Hospice fraud in OIG crosshairs
Hospice fraud is an enforcement priority for the HHS Office of Inspector General, according to the head of the office.
Inspector General Daniel Levinson told attendees at the Health Care Compliance Association's Compliance Institute this week that kickbacks between physicians and hospice providers are an “alarming” concern for the office, Bloomberg BNA reported.
The comments were in tandem with guidance released Monday by the OIG that clarified its exclusion criteria for federal healthcare programs. The OIG noted in 2013 that excluded people often work in nursing homes.
But the new report makes it clear the OIG evaluates fraud cases on a continuum and that resolution “is based on OIG's assessment of future risk” to federal healthcare programs.
Providers that pose harm to patients or financial loss to federal programs are considered high risk, as are attempts to stop an investigation or a refusal to enter into a corporate integrity agreement.
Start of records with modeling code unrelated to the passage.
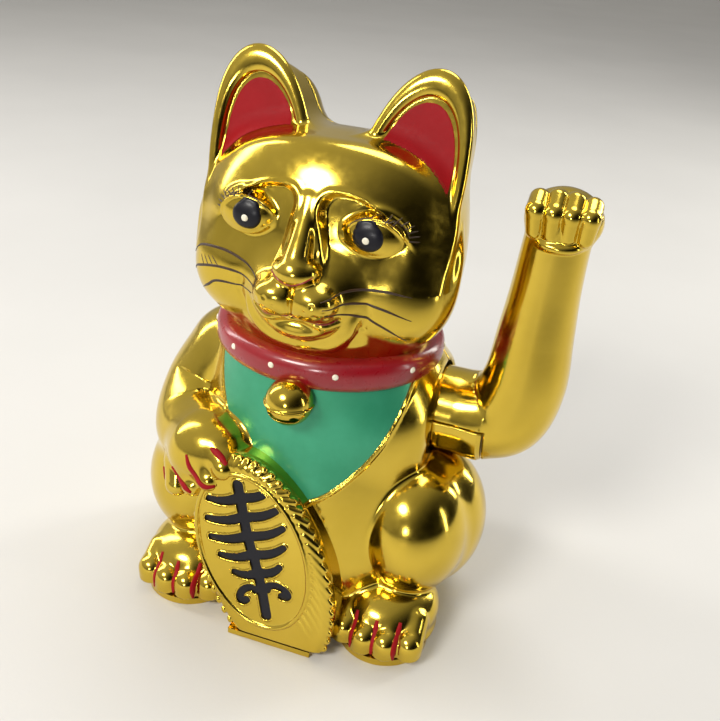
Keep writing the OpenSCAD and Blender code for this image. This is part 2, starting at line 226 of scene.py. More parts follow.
def settle(field, p, most, steps=2):
    """Draws points onto the field's zero surface and returns them with their normals."""
    for _ in range(steps):
        value, gradient = slope(field, p)
        move = -value * gradient / np.maximum((gradient ** 2).sum(0), 0.05)
        size = np.sqrt((move ** 2).sum(0))
        p = p + move * np.minimum(1, most / np.maximum(size, 1e-9))
    gradient = slope(field, p)[1]
    return p, gradient / np.maximum(np.sqrt((gradient ** 2).sum(0)), 1e-9)


BLOCK = 6                                  # cells along a block of the coarse pass


def sample(field, low, high, step):
    """The field on a grid, worked out finely only in blocks that the surface may cross."""
    blocks = np.ceil((high - low) / step / BLOCK).astype(int) + 1
    index = np.stack(np.meshgrid(*[np.arange(n) for n in blocks], indexing="ij"))
    middle = low[:, None] + (index.reshape(3, -1) + 0.5 - 0.5 / BLOCK) * BLOCK * step
    coarse = field(middle).reshape(blocks)
    value = coarse.astype(np.float32)
    for axis in range(3):
        value = value.repeat(BLOCK, axis)
    inner = np.stack(np.meshgrid(*[np.arange(BLOCK)] * 3, indexing="ij")).reshape(3, -1)
    threshold = 0.87 * BLOCK * step * 1.3 + 0.6
    active = np.argwhere(np.abs(coarse) < threshold)
    for some in np.array_split(active, max(1, len(active) // 1500)):
        at = (some.T[:, :, None] * BLOCK + inner[:, None, :]).reshape(3, -1)
        value[tuple(at)] = field(low[:, None] + at * step)
    return value


CORNERS = np.array([[i, j, k] for i in (0, 1) for j in (0, 1) for k in (0, 1)])
EDGES = [(a, b) for a in range(8) for b in range(a + 1, 8)
         if np.abs(CORNERS[a] - CORNERS[b]).sum() == 1]


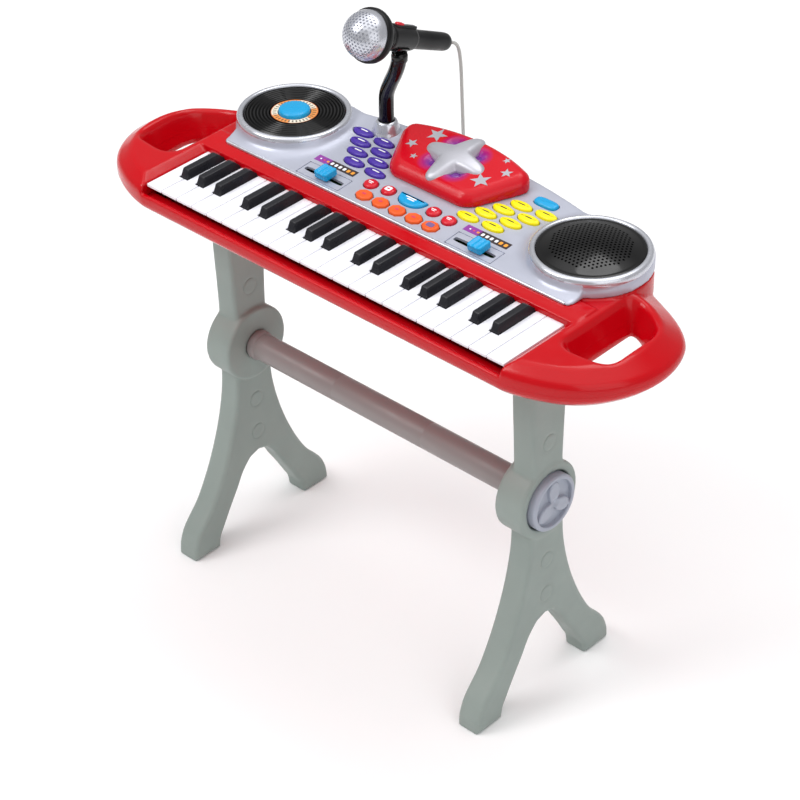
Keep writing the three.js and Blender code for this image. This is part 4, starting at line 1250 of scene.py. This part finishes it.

Conversely, the OIG weighs low risk when there is absence of “egregious harm,” and considers whether the government is resolving a fraud cause with a successor owner. Factors in those cases include whether the new owner purchased the company after the fraud, whether the company has an existing compliance program, and whether there's a lack of prior wrongdoing.The guidance updates a 1997 statement on exclusions.